His books, his scientific papers, and Presidential addresses to the Geological Society, his duties as a commissioner, at first for the Exhibition of 1851, and somewhat later for the reform of the University of Oxford, kept him pretty well employed till August, 1852, when he for the third time crossed the Atlantic to deliver another course of lectures at the Lowell Institute, Boston. Though he was back in England before Christmas, he found time for some geological work in America, the most important item in which was an excursion from Halifax in company with his old acquaintance, Mr. J. W. Dawson, to the Nova Scotian coalfield. On this occasion he passed through a fair amount of country still uncleared, which made the journey more interesting; he had also opportunities of appreciating the effects of ice in moving and piling up boulders on the shores of lakes, and obtained still more evidence in regard to this, on reaching the sea-coast in the neighbourhood of the coalfield. But their labour was rewarded by one discovery of exceptional importance. In the trunk of a tree which had died and become hollow in a forest of the Carboniferous period, they found entombed the skeleton of an animal. Whether this were a fish or a reptile was at first hotly disputed, but finally it proved to be an amphibian.

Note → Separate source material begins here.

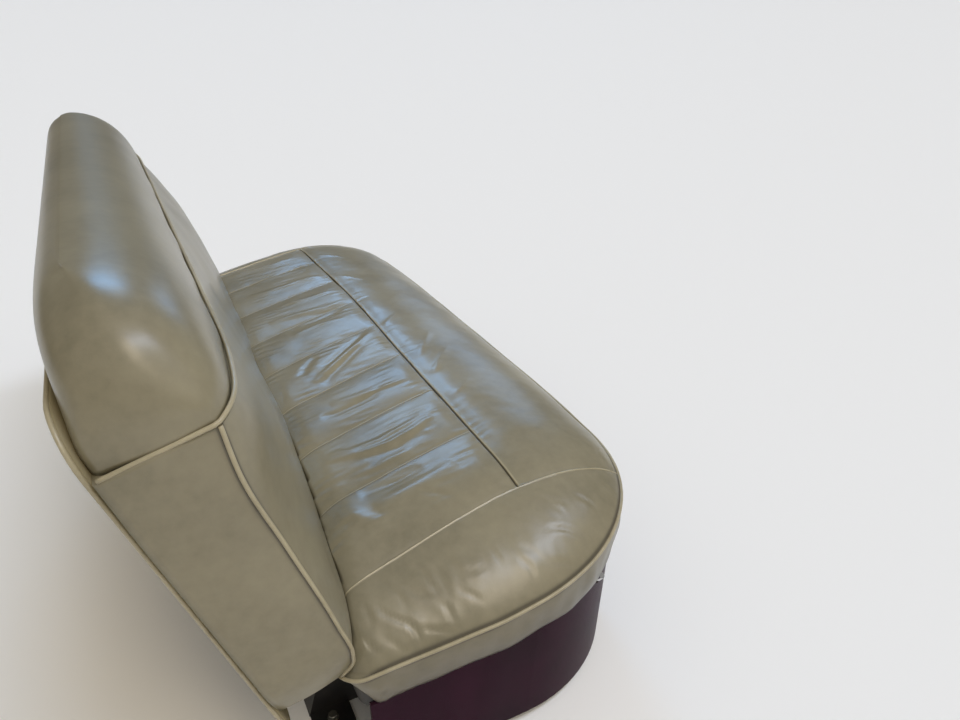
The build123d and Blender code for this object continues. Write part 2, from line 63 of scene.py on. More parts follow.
# Cushion, measured from the meeting line and parallel with its own top. HALF is half of its width
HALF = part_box("cushion")[1].x
REAR_HALF = HALF - 26 * MM
FRONT = -472 * MM
REAR = 62 * MM
TAPER_Y = -150 * MM
CORNER = 265 * MM
REAR_CORNER = 38 * MM
CORNER_X = HALF - CORNER
CORNER_Y = FRONT + CORNER
PIPING_LEVEL = -70 * MM
BASE_LEVEL = -141 * MM
BASE_INSET = 14 * MM
CROWN_HEIGHT = 82 * MM
CROWN_REACH = 215 * MM
CROWN_START = radians(15)
MIDDLE_RISE = 11 * MM
CROSS_SEAM_Y = -263 * MM
END_SEAM_X = 608 * MM
CHANNELS = 8
CHANNEL = 2 * END_SEAM_X / CHANNELS
# how far each channel is stuffed, in mm, from the right end to the left
CHANNEL_FULLNESS = (3.4, 4.2, 4.4, 4.0, 4.2, 4.4, 4.2, 3.4)
PIPING_RADIUS = 2.6 * MM

# The cushion cover's points: how close they lie, how many across an end, and how far from a seam, in mm
GRID = 3.8 * MM
END_COLUMNS = 38
SEAM_OFFSETS = (0, 0.8, 1.6, 2.6, 5.0)

# Backrest, measured from the meeting line and along its own rake
BACK_BOTTOM = -57 * MM
BACK_TOP = 349.5 * MM
BACK_DEPTH = 148 * MM
END_TAPER = 5 * MM
SHORT_SHOULDER = 72 * MM
LONG_SHOULDER = 190 * MM
TOP_PIPING_LEVEL = 350 * MM
TOP_PIPING_HALF = 718 * MM

# Backrest face, a row for each level. Columns: level, half width, y of its edge, y of its front, shoulder
BACK_ROWS = np.array([
    (-57, 706, 66, 56, 120),
    (-44, 712, 50, 26, 150),
    (-20, 720, 40, 2, 170),
    (40, 722, 36, -20, 190),
    (180, 722, 36, -30, 200),
    (290, 722, 36, -20, 190),
    (349.5, 718, 27, -7, 190),
]) * MM

# Top roll, a row for each level. Columns: level, half width, y of its edge, y of its front, end inset, rear y
ROLL_ROWS = np.array([
    (350.5, 718, 28, -6, 10, 148),
    (385, 716, 32, -7, 12, 148),
    (420, 708, 41, -2, 16, 146),
    (448, 692, 52, 11, 20, 142),
    (470, 667, 63, 30, 24, 136),
    (486, 632, 72, 54, 28, 124),
    (494, 590, 79, 74, 30, 110),
]) * MM
# how the roll's crest closes. Columns: share of its depth, share of its length, rise in mm
ROLL_CREST = ((0.8, 0.99, 0.9), (0.5, 0.97, 1.8), (0.25, 0.95, 2.3), (0.05, 0.94, 2.5))

# Rear panel, a covered board
PANEL_BOTTOM = -96 * MM
PANEL_TOP = 412 * MM
PANEL_TOP_CORNER = 60 * MM
PANEL_BOTTOM_CORNER = 24 * MM
PANEL_REAR = BACK_DEPTH + 7.4 * MM
# from the backrest out to the middle of its padding. Columns: size of the loop, how far behind its rear in mm
PANEL_LOOPS = ((1.0, -7), (1.0, -2.5), (0.998, -1), (0.99, 0), (0.93, 2), (0.7, 3), (0.35, 3.2))

# Fasteners and clips. Places in mm: on the floor, or in the cushion's own frame
FLOOR_BOLT_X = 590
FLOOR_BOLT_Y = 195
FOOT_TOP = 5
BOLT_ACROSS = 13
WASHER_REACH = 8.5
TRACK_X = 540
RAIL_TOP = -141.5
RAIL_BOTTOM = -179.5
FRONT_RAIL_Y = (-432, -406)
REAR_RAIL_Y = (22, 48)
SPRING_X = (75, 190, 305, 420)
SPRING_LEVEL = -144
BACK_BRACKET_X = (-560, 0, 560)

# The round on a CAD node's cut edges, in mm, by its slot
ROUNDED_EDGES = {"black_enamel": 0.6, "greased_steel": 0.4, "maroon_vinyl": 0.9}

random_draws = np.random.default_rng(1952)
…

On his return to England, Sir Charles was kept for some time fully employed by the preparation of the ninth edition of the "Principles," but early in the summer of 1853 he went for the fourth time to America—on this occasion in company with Lord Ellesmere—as commissioner to the Exhibition held at New York. But now his time was fully taken up by official duties, and his visit was a short one, for he returned before the end of July, and was soon afterwards invited to visit Osborne and give some account of his journey to the Queen and Prince Albert.